I will take the phrase literally and say that the next step is showing up, though it doesn't have to be.  Throw yourself back into social situations when you feel up for it.  It will be difficult and being in a crowd can be filled with triggers - moments or things that remind you of the loss, the pain and what you once had.  Showing up can mean telling yourself you will go, with an open ended option to leave at anytime.  It can mean trying to go, but turning around when you are halfway there.  One day, you will make it to the door and walk through.  And it'll feel okay.  The triggers won't be as intense.  One small step at a time, is all you have to do.

Never give up.  I don't have a choice to give up, life didn't stop even if it feels like it did.  The first weeks, months were incredibly difficult.  Difficult really doesn't begin to explain how painful it was to go through.  It's still "difficult", but I suppose the pain is less intense.  This doesn't mean I love my son less than I did 10 months ago.  It just means that my heart and mind have come to accept what has happened.  Doesn't mean I like it.  It doesn't mean I want to accept it.  It doesn't mean that any morning is easy to awaken from.  I've come to appreciate everything in my life a lot more though, and that's a blessing.  Not something I asked for.  It came at a high price.  I'd exchange this appreciation back for my son any day.

The lesson here is that we all have survival in us.  It's in our blood, because really when you have no other choice, your body and your mind will go into survival mode - as long as you allow yourself to it.  Just take it a moment at a time.  Survival isn't a race.  It's not a competition.  It's about overcoming the worse possible thing that can happen to you, and finding a way to continue on.  For me, it's been appreciating the blessing that Preston was in my life, for the short time he was with us.  It's been sharing my son's smile with the world.  It's been sharing my experience, in the hopes of helping someone.  And I'm proud of my son for taking me down this path.  His smile reminds me every day that happiness exists, even in the darkest of times.  You just have to take it a day, or a moment at a time.


Monday, November 17, 2014

Routine


It isn't always easy to find a picture which fits my subject for the day.  Sure I can always use a picture of Preston but I only have a limited supply of those, and I prefer to stretch them out,  I thought I'd use this picture today, that of my cat, Calex, taking a snooze... because to me routine equals comfort.  Additionally it also equates to security and to a certain extent, normalcy.

I've been in and out of a routine since Preston was born.  Our routine was always being adjusted as Preston grew bigger.  His meals became less frequent.  His awake time became more frequent and for longer periods of time.  He began sleeping more at night.  3 months after his birth, I returned to work, and again, there were adjustments to our routine.  I picked him up from daycare 3 times a week.  I was getting the hang of it though.  Get ready in the morning for work.  Spend 15-20 minutes with Preston.  Go to work.  Work.  Pick-up Preston.  Feed Preston.  Make dinner & eat.  Play with Preston.  Feed Preston.  Rock Preston to sleep.  Rinse & repeat and plug in other weekly activities like groceries, dishes, etc.

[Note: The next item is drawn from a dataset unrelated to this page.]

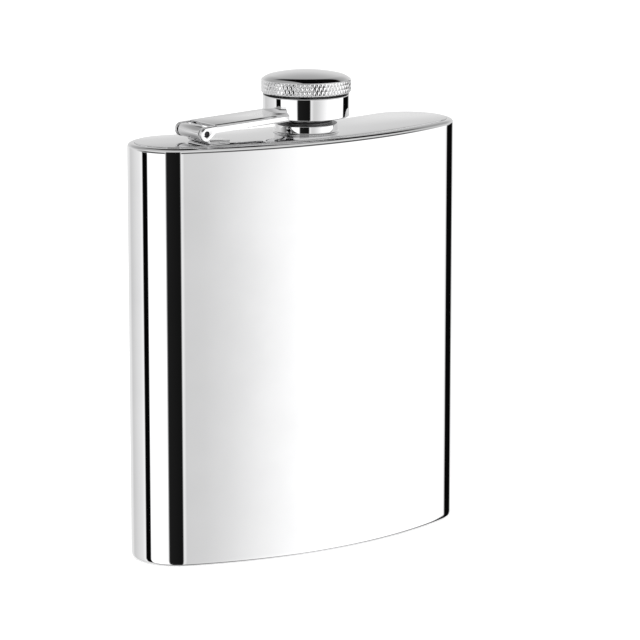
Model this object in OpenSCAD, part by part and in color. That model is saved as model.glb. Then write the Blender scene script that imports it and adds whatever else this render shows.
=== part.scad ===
// Captive-top hip flask: a curved sheet-steel bottle with a screw cap held on a hinged arm.
// Millimetres. The neck axis is X = 0, Y = 0, and the base stands on Z = 0.
// The convex front faces -Y, the concave back faces +Y and the hinge is on the -X side.

/* [Body] */
// Width of the body
body_w = 95; // [90:1:100]
// Height of the body, base to top plate
body_h = 106; // [95:1:120]
// Thickness of the body on the neck axis
body_t = 27; // [26:0.5:28]
// Radius of the convex front in plan
front_r = 108; // [104:1:118]
// Radius of the rounded ends in plan
end_r = 12.2; // [11.8:0.1:12.8]
// Radius of the rolled edge between wall and plates
roll_r = 1.45; // [1.2:0.05:1.8]
// Thickness of the wall sheet
sheet = 0.5; // [0.4:0.05:0.6]
// Thickness of the top and base plates
plate = 0.8; // [0.7:0.1:1]

/* [Neck] */
// Outer radius of the plain collar of the neck
collar_r = 8; // [7.6:0.1:8.2]
// Height of the collar above the top plate
collar_h = 2.3; // [1.9:0.1:2.5]
// Crest radius of the neck thread
thread_r = 7; // [6.8:0.05:7]
// Depth of the thread
thread_d = 0.5; // [0.3:0.05:0.6]
// Height of the mouth above the top plate
mouth_h = 10.7; // [10.6:0.1:10.9]
// Radius of the bore that pours
bore_r = 5.6; // [5:0.1:5.8]

/* [Hinge and arm] */
// Distance of the hinge pin from the neck axis
pin_x = 33.6; // [32.6:0.2:34.4]
// Height of the hinge pin above the top plate
pin_h = 2.9; // [2.7:0.1:3.1]
// Radius of the hinge pin
pin_r = 0.75; // [0.6:0.05:0.8]
// Width of the channel-shaped arm
arm_w = 12; // [10.5:0.1:12.4]
// Sheet thickness of the arm
arm_t = 0.8; // [0.7:0.05:0.9]
// Depth of the arm channel
arm_d = 1.95; // [1.85:0.05:2.05]
// Upward slope of the arm from hinge to cap, in degrees
arm_slope = 2.6; // [2:0.1:3]
// Width of the hinge knuckle between the arm's lugs
knuckle_w = 9.2; // [8:0.1:9.4]

/* [Cap] */
// Outer radius of the barrel that holds the cap
barrel_r = 10.95; // [10.8:0.05:11.2]
// Height of the barrel
barrel_h = 5.6; // [5.4:0.1:5.8]
// Outer radius of the knurled cap
cap_r = 11.3; // [11.2:0.05:11.6]
// Height of the cap's knurled side
cap_h = 3.6; // [3.2:0.1:4]
// Rise of the domed top above the knurled side
dome_h = 2.1; // [1.6:0.1:2.4]
// Number of knurl teeth round the cap
knurl_n = 66; // [48:1:80]

/* [Hidden] */
$fn = 96;

eps = 0.01;
gap = 0.02;                                   // seam clearance between welded sheets

// Plan outline: a convex front arc, two end arcs and a concave back arc, all tangent
end_x = body_w / 2 - end_r;
front_y = front_r - body_t / 2;
end_y = front_y - sqrt(pow(front_r - end_r, 2) - pow(end_x, 2));
end_dy = end_y - body_t / 2;
back_r = (pow(end_x, 2) + pow(end_dy, 2) - pow(end_r, 2)) / (2 * (end_r + end_dy));
back_y = body_t / 2 + back_r;
front_a = atan2(end_x, front_y - end_y);
back_a = atan2(end_x, back_y - end_y);
front_steps = 18;
end_steps = 12;
back_steps = 14;

// Rolled edge: where the wall stops and the raised field of each plate begins
lip_in = roll_r + 0.3;
field_in = lip_in + 0.12;
field_up = 0.25;                              // top field stands this far above the rolled lip
lip_z = body_h - field_up;
roll_steps = 3;

// Neck and hinge places
axis_z = body_h + pin_h;
flange_r = collar_r + 0.35;
flange_h = 1;
thread_pitch = 2;
thread_z = body_h + 3.2;
thread_turns = 4;
spigot_l = 1.6;                               // part of the neck below the top plate
lug_r = 1.75;
notch_l = 2.7;                                // arm web cut away past the pin, over the knuckle
knuckle_r = 1.7;
pin_play = 0.05;
strip_t = 0.7;                                // sheet of the bracket
foot_l = 7;

// Cap places, measured up from the top plate
barrel_z = body_h + 4.05;
barrel_bore = 9.95;
lip_bore = 9.15;
lip_t = 0.8;
cap_gap = 0.2;                                // between barrel and knurled cap
cap_z = barrel_z + barrel_h + cap_gap;
insert_r = 8.95;
insert_bore = 7.95;
insert_z = barrel_z + 0.1;
ring_r = 9.75;
ring_t = 0.6;
seal_t = 1.1;
seal_z = body_h + mouth_h + 0.1;
insert_top = seal_z + seal_t + 0.8;
dome_edge = cap_r - 0.5;
dome_r = (pow(dome_edge, 2) + pow(dome_h, 2)) / (2 * dome_h);
dome_steps = 8;
tooth_d = 0.3;
rim_t = 0.35;                                 // height and bevel of the cap's plain rims

// Points of the plan outline, moved inwards by d
function arc(cx, cy, r, a0, a1, n) =
    [for (i = [0:n - 1]) let (a = a0 + (a1 - a0) * i / n) [cx + r * cos(a), cy + r * sin(a)]];

function outline(d) = concat(
    arc(0, front_y, front_r - d, -90 - front_a, -90 + front_a, front_steps),
    arc(end_x, end_y, end_r - d, -90 + front_a, 90 + back_a, end_steps),
    arc(0, back_y, back_r + d, -90 + back_a, -90 - back_a, back_steps),
    arc(-end_x, end_y, end_r - d, 90 - back_a, 270 - front_a, end_steps));

// Section of the wall as [inset, height]: up the outside, back down the inside
function roll(r, z, a0, a1) =
    [for (i = [0:roll_steps]) let (a = a0 + (a1 - a0) * i / roll_steps)
        [roll_r - r * cos(a), z + r * sin(a)]];

wall_section = concat(
    [[lip_in, 0]],
    roll(roll_r, roll_r, -90, 0),
    roll(roll_r, lip_z - roll_r, 0, 90),
    [[lip_in, lip_z], [lip_in, lip_z - sheet]],
    roll(roll_r - sheet, lip_z - roll_r, 90, 0),
    roll(roll_r - sheet, roll_r, 0, -90),
    [[lip_in, sheet]]);

// A closed band swept round the plan outline
module outline_sweep(section) {
    n = len(outline(0));
    m = len(section);
    points = [for (s = section) for (p = outline(s[0])) [p[0], p[1], s[1]]];
    faces = [for (j = [0:m - 1]) for (i = [0:n - 1])
        let (k = (j + 1) % m, l = (i + 1) % n) [j * n + i, k * n + i, k * n + l, j * n + l]];
    polyhedron(points, faces, convexity = 8);
}

// A flat sheet of the outline's shape
module outline_sheet(d, z0, z1) {
    translate([0, 0, z0]) linear_extrude(z1 - z0) polygon(outline(d));
}

module body_wall() {
    color("silver") outline_sweep(wall_section);
}

module top_plate() {
    color("lightgrey") difference() {
        union() {
            outline_sheet(roll_r + gap, lip_z - sheet - plate, lip_z - sheet);
            outline_sheet(field_in, lip_z - sheet - eps, body_h);
        }
        translate([0, 0, body_h - 5]) cylinder(r = thread_r + gap, h = 10);
    }
}

module base_plate() {
    color("lightgrey") {
        outline_sheet(roll_r + gap, sheet, sheet + plate);
        outline_sheet(field_in, 0, sheet + eps);
    }
}

// Turned spout: spigot in the plate, weld flange, plain collar and external thread
module neck() {
    root_r = thread_r - thread_d;
    mouth_z = body_h + mouth_h;
    low_z = body_h - spigot_l;
    color("silver") rotate_extrude() polygon(concat(
        [[bore_r, low_z], [thread_r, low_z], [thread_r, body_h], [flange_r, body_h]],
        [[flange_r, body_h + flange_h - 0.3], [flange_r - 0.3, body_h + flange_h]],
        [[collar_r, body_h + flange_h], [collar_r, body_h + collar_h - 0.3]],
        [[collar_r - 0.3, body_h + collar_h], [root_r, body_h + collar_h]],
        [for (i = [0:thread_turns - 1]) for (p = [[0, 0], [thread_d, 0.5], [thread_d, 0.9], [0, 1.4]])
            [root_r + p[0], thread_z + i * thread_pitch - 0.4 + p[1]]],
        [[root_r, mouth_z - 0.3], [root_r - 0.3, mouth_z], [bore_r, mouth_z]]));
}

// A shaft along Y on the hinge axis
module on_hinge(r, length) {
    translate([-pin_x, length / 2, axis_z]) rotate([90, 0, 0]) cylinder(r = r, h = length);
}

// Folded bracket: a foot welded to the plate, an upright and a knuckle curled round the pin
module hinge_bracket() {
    color("lightgrey") difference() {
        union() {
            on_hinge(knuckle_r, knuckle_w);
            translate([-pin_x + knuckle_r - strip_t, -knuckle_w / 2, body_h]) {
                cube([strip_t, knuckle_w, pin_h]);
                cube([foot_l, knuckle_w, strip_t]);
            }
        }
        on_hinge(pin_r + pin_play, knuckle_w + 2);
    }
}

module hinge_pin() {
    color("dimgrey") on_hinge(pin_r, arm_w);
}

// Channel-shaped arm: web on top, two flanges that end in round lugs on the pin
module cap_arm() {
    reach = pin_x - 8;
    color("silver") difference() {
        translate([-pin_x, 0, axis_z]) rotate([0, -arm_slope, 0]) {
            translate([notch_l, -arm_w / 2, arm_d - arm_t]) cube([reach - notch_l, arm_w, arm_t]);
            for (y = [arm_w / 2, -arm_w / 2 + arm_t]) translate([0, y, 0]) rotate([90, 0, 0])
                linear_extrude(arm_t) union() {
                    circle(r = lug_r);
                    polygon([[0, 0], [reach, 0], [reach, arm_d], [notch_l, arm_d], [0, lug_r]]);
                }
        }
        translate([0, 0, body_h]) cylinder(r = barrel_r, h = 30);
        on_hinge(pin_r, arm_w + 2);
    }
}

// Barrel on the end of the arm: a sleeve with an inner lip that keeps the cap captive
module cap_barrel() {
    color("silver") translate([0, 0, barrel_z]) rotate_extrude() polygon([
        [barrel_bore, 0.3], [barrel_bore + 0.3, 0], [barrel_r - 0.4, 0], [barrel_r, 0.4],
        [barrel_r, barrel_h - 0.3], [barrel_r - 0.3, barrel_h], [lip_bore, barrel_h],
        [lip_bore, barrel_h - lip_t], [barrel_bore, barrel_h - lip_t]]);
}

// Slip ring at the foot of the insert; it meets the barrel's lip when the cap is undone
module slip_ring() {
    color("grey") translate([0, 0, insert_z + ring_t + 0.05]) difference() {
        cylinder(r = ring_r, h = ring_t);
        translate([0, 0, -1]) cylinder(r = insert_r + 0.15, h = ring_t + 2);
    }
}

// Knurled cap: toothed band between two bevelled rims and a low dome, hollow underneath
module cap_shell() {
    core_r = cap_r - tooth_d - 0.1;
    color("silver") difference() {
        union() {
            translate([0, 0, cap_z]) rotate_extrude() polygon(concat(
                [[0, 0], [cap_r - rim_t, 0], [cap_r, rim_t], [core_r, rim_t + 0.1]],
                [[core_r, cap_h - rim_t - 0.1], [cap_r, cap_h - rim_t]],
                [for (i = [0:dome_steps]) let (x = dome_edge * (1 - i / dome_steps))
                    [x, cap_h + dome_h - dome_r + sqrt(pow(dome_r, 2) - pow(x, 2))]]));
            translate([0, 0, cap_z + rim_t]) linear_extrude(cap_h - 2 * rim_t) polygon(
                [for (i = [0:2 * knurl_n - 1])
                    let (a = 180 * i / knurl_n, r = cap_r - 0.05 - tooth_d * (i % 2))
                    [r * cos(a), r * sin(a)]]);
        }
        translate([0, 0, cap_z - 1]) cylinder(r = insert_r, h = insert_top - cap_z + 1);
    }
}

// Threaded cup pressed into the cap; its foot is flared to hold the slip ring
module cap_insert() {
    color("lightgrey") translate([0, 0, insert_z]) rotate_extrude() polygon([
        [insert_bore, 0], [ring_r, 0], [ring_r, ring_t], [insert_r, ring_t],
        [insert_r, insert_top - insert_z], [0, insert_top - insert_z],
        [0, insert_top - insert_z - 0.8], [insert_bore, insert_top - insert_z - 0.8]]);
}

// Silicone disc that closes the mouth
module cap_seal() {
    color("whitesmoke") translate([0, 0, seal_z]) cylinder(r = insert_bore - 0.15, h = seal_t);
}

body_wall();
top_plate();
base_plate();
neck();
hinge_bracket();
hinge_pin();
cap_arm();
cap_barrel();
slip_ring();
cap_shell();
cap_insert();
cap_seal();
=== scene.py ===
import math

import bmesh
import bpy
from mathutils import Matrix, Vector


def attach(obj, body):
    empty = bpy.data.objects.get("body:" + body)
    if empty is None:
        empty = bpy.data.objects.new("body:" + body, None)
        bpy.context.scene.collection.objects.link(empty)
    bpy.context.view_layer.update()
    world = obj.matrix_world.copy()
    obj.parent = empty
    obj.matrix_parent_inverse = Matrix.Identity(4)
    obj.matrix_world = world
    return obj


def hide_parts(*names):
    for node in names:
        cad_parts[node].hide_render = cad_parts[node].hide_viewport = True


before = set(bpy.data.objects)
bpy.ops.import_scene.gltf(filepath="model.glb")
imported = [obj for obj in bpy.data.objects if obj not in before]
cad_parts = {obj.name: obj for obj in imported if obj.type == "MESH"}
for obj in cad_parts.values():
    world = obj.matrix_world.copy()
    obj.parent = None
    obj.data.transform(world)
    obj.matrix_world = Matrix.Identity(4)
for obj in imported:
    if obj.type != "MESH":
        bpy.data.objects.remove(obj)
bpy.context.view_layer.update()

MM = 0.001

# ---------------------------------------------------------------- driving dimensions, millimetres
BODY_W, BODY_H, BODY_T = 95.0, 106.0, 27.0
FRONT_R, END_R = 108.0, 12.2
ROLL_R, SHEET, PLATE = 1.45, 0.5, 0.8
LIP_IN = ROLL_R + 0.3                  # how far the wall's lip reaches inwards
FIELD_IN = ROLL_R + 0.38               # where the raised field of a plate begins
FIELD_UP, FIELD_RIM = 0.25, 0.12       # its height over the upper lip, and its rounded rim
EDGE_BENDS = [(30, 1.9), (80, 0.75), (90, 4.0)]    # slope at the end of each bend, radius
COLLAR_R, COLLAR_H, FLANGE_R = 8.0, 2.3, 8.35
THREAD_R, THREAD_D, MOUTH_H, BORE_R = 7.0, 0.5, 10.7, 5.6
THREAD_PITCH, THREAD_FADE = 2.0, 0.8   # the ridge fades in and out over THREAD_FADE of height
RIDGE_FOOT, RIDGE_FLANK = 0.72, 0.5    # as shares of half a pitch
PIN_X, PIN_H, PIN_R = 33.6, 2.9, 0.75
ARM_W, ARM_T, ARM_D, ARM_SLOPE = 12.0, 0.8, 1.95, 2.6
LUG_R, NOTCH_L = 1.75, 2.7
KNUCKLE_R, KNUCKLE_W, STRIP_T, FOOT_L = 1.7, 9.2, 0.7, 7.0
BARREL_R, BARREL_H, BARREL_BORE = 10.95, 5.6, 9.95
BARREL_LIP_R, BARREL_LIP_T = 9.15, 0.8
CAP_R, CAP_H, CAP_CHAMFER, DOME_H = 11.3, 3.6, 0.4, 2.1
DOME_SLOPE, SHOULDER_SLOPE, SHOULDER_R, RIM_R = 13, 38, 5.0, 0.25    # slopes in degrees
KNURL_N, KNURL_PITCH, KNURL_D, KNURL_FLAT = 66, 2.08, 0.15, 0.25
INSERT_R, INSERT_BORE, INSERT_ROOF = 8.95, 7.95, 0.8
FOOT_R, FOOT_H = 9.75, 0.6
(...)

When we lost Preston, routine went out the window.  There was nothing routine about our life anymore.  Routine had been deleted from our world.  I feel like it was non-existent for a while.  Every day was new, different and filled with different emotions.  There was a large hole in our lives, in our hearts.  There still is, but we've learned to adapt.  We've created a brand new routine and little by little, we tweak it to make it feel like we are normal people, even if we are not.

Routine brings comfort and security because I don't have to think about the future, and what could possibly go wrong next.  I don't have to anticipate the worse case scenarios, though, I don't know that it could get much worse than it already has gone.  That security of knowing, tomorrow is a work day, and I'll be busy until I get home from work, is soothing and a time of day that I know I can rest my mind from missing my son.

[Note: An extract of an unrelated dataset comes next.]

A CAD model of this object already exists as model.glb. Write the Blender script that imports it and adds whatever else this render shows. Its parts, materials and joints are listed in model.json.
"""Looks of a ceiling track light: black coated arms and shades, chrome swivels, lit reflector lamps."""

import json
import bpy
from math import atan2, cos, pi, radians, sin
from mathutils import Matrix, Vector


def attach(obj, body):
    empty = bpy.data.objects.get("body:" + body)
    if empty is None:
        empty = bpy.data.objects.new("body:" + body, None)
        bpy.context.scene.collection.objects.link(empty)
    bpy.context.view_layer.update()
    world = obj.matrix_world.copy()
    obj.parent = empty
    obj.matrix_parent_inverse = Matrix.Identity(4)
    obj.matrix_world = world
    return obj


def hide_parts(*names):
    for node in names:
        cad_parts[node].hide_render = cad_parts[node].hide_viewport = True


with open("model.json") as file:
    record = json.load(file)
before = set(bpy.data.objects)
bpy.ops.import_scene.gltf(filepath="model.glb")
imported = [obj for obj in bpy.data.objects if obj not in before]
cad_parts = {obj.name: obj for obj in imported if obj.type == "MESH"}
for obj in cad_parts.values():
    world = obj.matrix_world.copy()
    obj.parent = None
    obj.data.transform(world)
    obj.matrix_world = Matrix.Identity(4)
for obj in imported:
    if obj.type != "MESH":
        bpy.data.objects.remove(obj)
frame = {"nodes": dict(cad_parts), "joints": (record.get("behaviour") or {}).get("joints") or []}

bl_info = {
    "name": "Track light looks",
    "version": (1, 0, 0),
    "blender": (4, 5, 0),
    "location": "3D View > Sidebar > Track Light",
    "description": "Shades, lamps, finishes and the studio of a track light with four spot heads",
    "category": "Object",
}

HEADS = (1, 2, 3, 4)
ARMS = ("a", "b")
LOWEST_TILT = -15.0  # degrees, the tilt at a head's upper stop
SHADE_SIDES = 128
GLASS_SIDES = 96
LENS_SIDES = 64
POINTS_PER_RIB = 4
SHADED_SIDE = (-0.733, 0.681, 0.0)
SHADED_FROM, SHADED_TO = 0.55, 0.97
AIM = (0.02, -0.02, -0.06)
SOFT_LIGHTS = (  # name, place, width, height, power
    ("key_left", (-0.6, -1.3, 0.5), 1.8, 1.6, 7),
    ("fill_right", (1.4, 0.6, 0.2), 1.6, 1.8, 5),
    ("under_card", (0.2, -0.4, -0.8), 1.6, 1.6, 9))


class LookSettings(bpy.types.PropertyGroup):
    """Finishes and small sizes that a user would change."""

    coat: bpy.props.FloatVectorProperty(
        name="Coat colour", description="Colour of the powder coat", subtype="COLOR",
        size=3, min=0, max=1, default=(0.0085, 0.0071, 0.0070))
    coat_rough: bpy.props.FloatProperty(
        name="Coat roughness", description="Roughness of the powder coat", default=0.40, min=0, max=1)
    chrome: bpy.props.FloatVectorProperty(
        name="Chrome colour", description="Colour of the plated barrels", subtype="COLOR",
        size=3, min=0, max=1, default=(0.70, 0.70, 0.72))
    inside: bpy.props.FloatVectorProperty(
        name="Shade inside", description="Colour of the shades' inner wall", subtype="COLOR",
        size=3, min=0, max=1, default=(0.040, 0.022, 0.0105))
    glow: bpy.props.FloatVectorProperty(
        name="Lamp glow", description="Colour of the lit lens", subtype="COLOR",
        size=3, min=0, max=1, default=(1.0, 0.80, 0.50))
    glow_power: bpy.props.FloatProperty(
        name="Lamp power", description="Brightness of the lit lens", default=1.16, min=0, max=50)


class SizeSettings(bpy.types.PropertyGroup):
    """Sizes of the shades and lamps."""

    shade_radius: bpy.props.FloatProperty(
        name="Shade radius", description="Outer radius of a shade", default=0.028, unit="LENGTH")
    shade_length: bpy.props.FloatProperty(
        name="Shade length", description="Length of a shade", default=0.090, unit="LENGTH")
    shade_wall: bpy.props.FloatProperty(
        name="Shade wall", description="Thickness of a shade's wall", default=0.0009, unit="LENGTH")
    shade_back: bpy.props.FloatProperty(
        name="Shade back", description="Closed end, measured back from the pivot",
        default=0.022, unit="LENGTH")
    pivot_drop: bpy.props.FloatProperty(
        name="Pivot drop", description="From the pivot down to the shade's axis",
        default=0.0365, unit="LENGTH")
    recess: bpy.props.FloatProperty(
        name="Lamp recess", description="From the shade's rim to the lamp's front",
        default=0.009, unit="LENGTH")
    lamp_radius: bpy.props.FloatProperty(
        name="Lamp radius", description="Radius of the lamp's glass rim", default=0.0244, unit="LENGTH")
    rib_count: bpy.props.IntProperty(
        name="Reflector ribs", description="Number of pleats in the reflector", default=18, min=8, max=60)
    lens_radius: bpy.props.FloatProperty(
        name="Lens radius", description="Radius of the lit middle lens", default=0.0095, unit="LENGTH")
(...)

It was wonderful to be on vacation.  Going to bed and waking up whenever I pleased.  No need to make dinner, or do chores.  No phone calls to take.  To bills to pay.  No constant work during the day.  And the reminders of Preston in Vegas were few and far between, probably not a bad thing.  I don't want to associate Vegas with Preston.  At the same time, I didn't enjoy the lack of signs from Preston, reminders of my son.  However, I think it gave my mind and my heart a well deserved break after a tumultuous 8 months.

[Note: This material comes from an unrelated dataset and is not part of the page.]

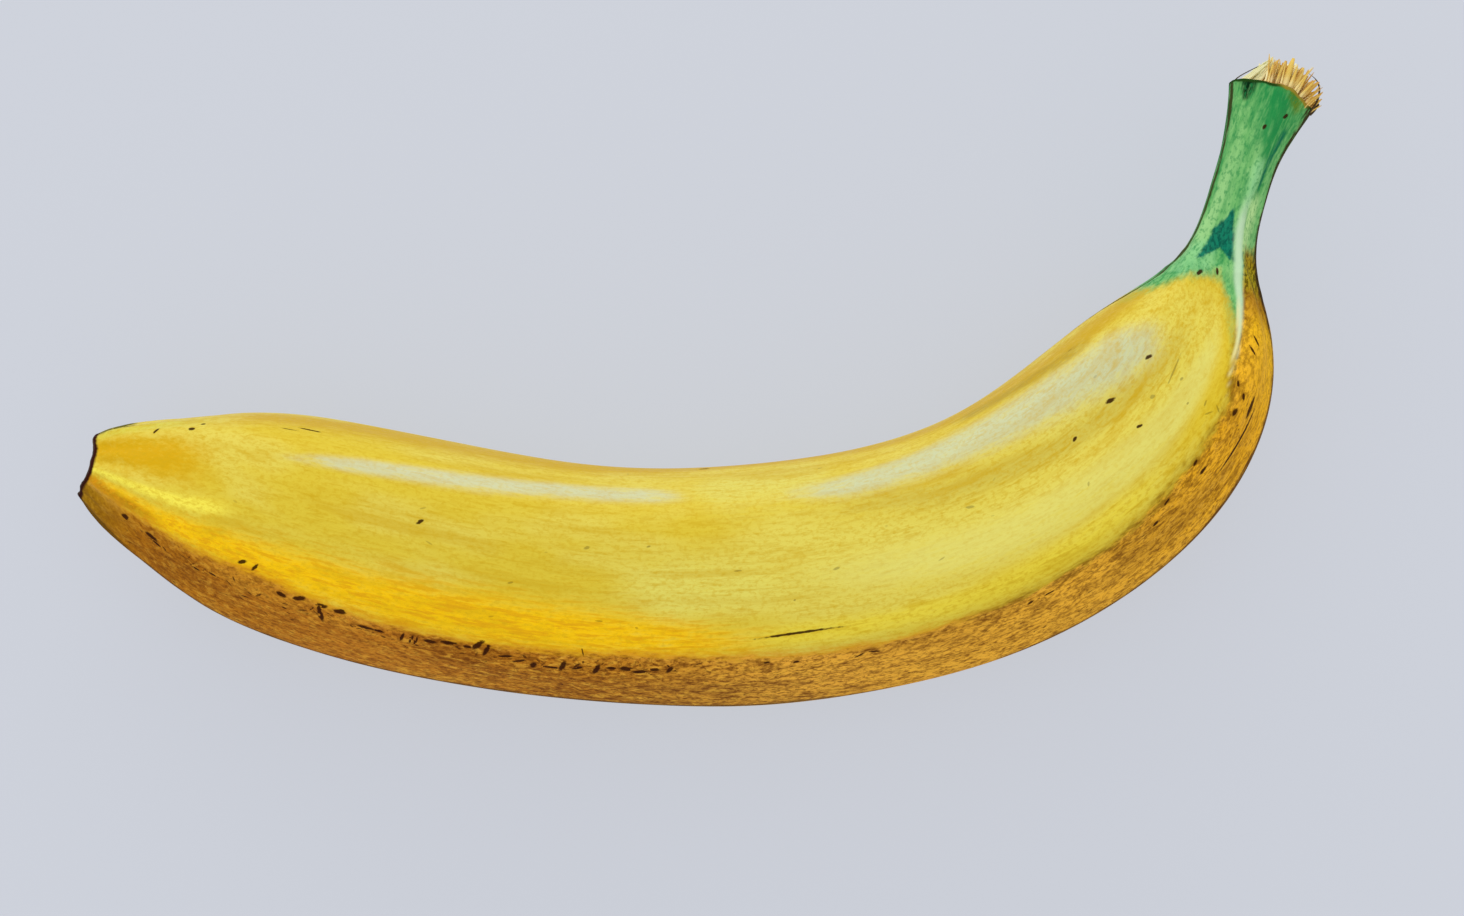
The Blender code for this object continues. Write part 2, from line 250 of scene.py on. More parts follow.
def centre_at(shares):
    """Centre points, lifted a little at both ends."""
    even = np.linspace(0, 1, len(LINE))
    x, y = np.interp(shares, even, LINE[:, 0]), np.interp(shares, even, LINE[:, 1])
    lift = TIP_LIFT * bell(shares, 0, TIP_LIFT_REACH) + STEM_LIFT * step(shares, STEM_LIFT_FROM, 1.0)
    return np.column_stack([x, y, lift])


def rim_shift(shares, across, up):
    """How far the rings' points move along the centreline to shape the nearest rim."""
    scar = SCAR_SADDLE * across**2 + SCAR_SLANT * across
    to_scar, to_cut = shares[:, None] * LENGTH, (1 - shares[:, None]) * LENGTH
    return CUT_BULGE * up**2 * bell(to_cut, 0, RIM_FADE) - scar * bell(to_scar, 0, RIM_FADE)


class Peel:
    """The peel as rings of points, with where each point lies along and around the fruit."""

    def __init__(self):
        self.shares = ring_shares()
        self.angles = section_angles(self.shares)
        shape = self.angles.shape
        self.share = np.broadcast_to(self.shares[:, None], shape)
        section = sections(self.shares, self.angles)
        self.across, self.up = section[..., 0], section[..., 1]
        half_width = half_width_at(self.shares)[:, None] * WIDTH / 2
        half_depth = half_depth_at(self.shares)[:, None] * DEPTH / 2
        forward, inward = forward_at(self.shares)[:, None], inward_at(self.shares)[:, None]
        self.points = (
            centre_at(self.shares)[:, None]
            + forward * rim_shift(self.shares, self.across, self.up)[..., None]
            + inward * (self.across * half_width)[..., None]
            + np.array([0, 0, 1]) * (self.up * half_depth)[..., None]
        )
        low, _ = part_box(NODE)
        lowest = self.points.reshape(-1, 3).min(axis=0)
        self.shift = np.array([low.x, low.y, low.z - REST_CUT]) - lowest
        self.points += self.shift
        self.floor = low.z
        # Unbent coordinates in millimetres: along, towards the concave side, up
        self.straight = np.stack(
            [self.share * LENGTH, self.across * half_width, self.up * half_depth], axis=-1
        ) * MM
        edges = np.linalg.norm(np.diff(self.points, axis=1, append=self.points[:, :1]), axis=-1) * MM
        around = np.cumsum(edges, axis=1) - edges
        girth = edges.sum(axis=1, keepdims=True)
        browns = np.interp(self.shares, *np.array(BROWN_EDGE).T)
        starts = [np.interp(brown, *ring) for brown, *ring in zip(browns, self.angles, around)]
        past = around - np.array(starts)[:, None]
        self.past_brown = np.where(past > girth / 2, past - girth, past)

    def normals(self):
        """Outward directions of the rings' points."""
        along = np.gradient(self.points, axis=0)
        around = np.roll(self.points, -1, axis=1) - np.roll(self.points, 1, axis=1)
        normal = np.cross(around, along)
        return normal / np.linalg.norm(normal, axis=-1, keepdims=True)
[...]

And now we are back.  Wake up at 5:00 and get ready for work.  Leave the house at 6:00.  Start working at 7:30 until 4:00.  Commute back home.  Clean the kitchen and make dinner.  Watch a bit of TV and hang out with hubby.  Bedtime.  Rinse and repeat.  Sound similar to your life?  Yeah, it probably does.  That factor makes us like normal people, brings that normalcy feeling to our lives.

Add the hole that exists in our lives and it becomes apparent that we unfortunately aren't normal.  I'd give anything for normal.  To fade into society.  Silence often surrounds me; on the train, at night, during my lunch break.  During those ever present moments of silence, I think of my son.  Of what could have been.  I remember his smile, and coos but I will never see and hear them again.  And then, it is morning again, and the routine brings me comfort again, as I am not forced to sit in a chair and think about my loss for every second of every day.  Routine is a welcome escape which enables me, to savor the moments I spend thinking about my son.  I may not be consciously thinking of him all day long, but he is never far from my thoughts and always, always and forever in my heart.

Does routine bring you comfort too?  If you don't have a set routine, do you think it would be helpful in your journey of grief?  If you aren't living through a loss, does routine help you with certain aspects of your life?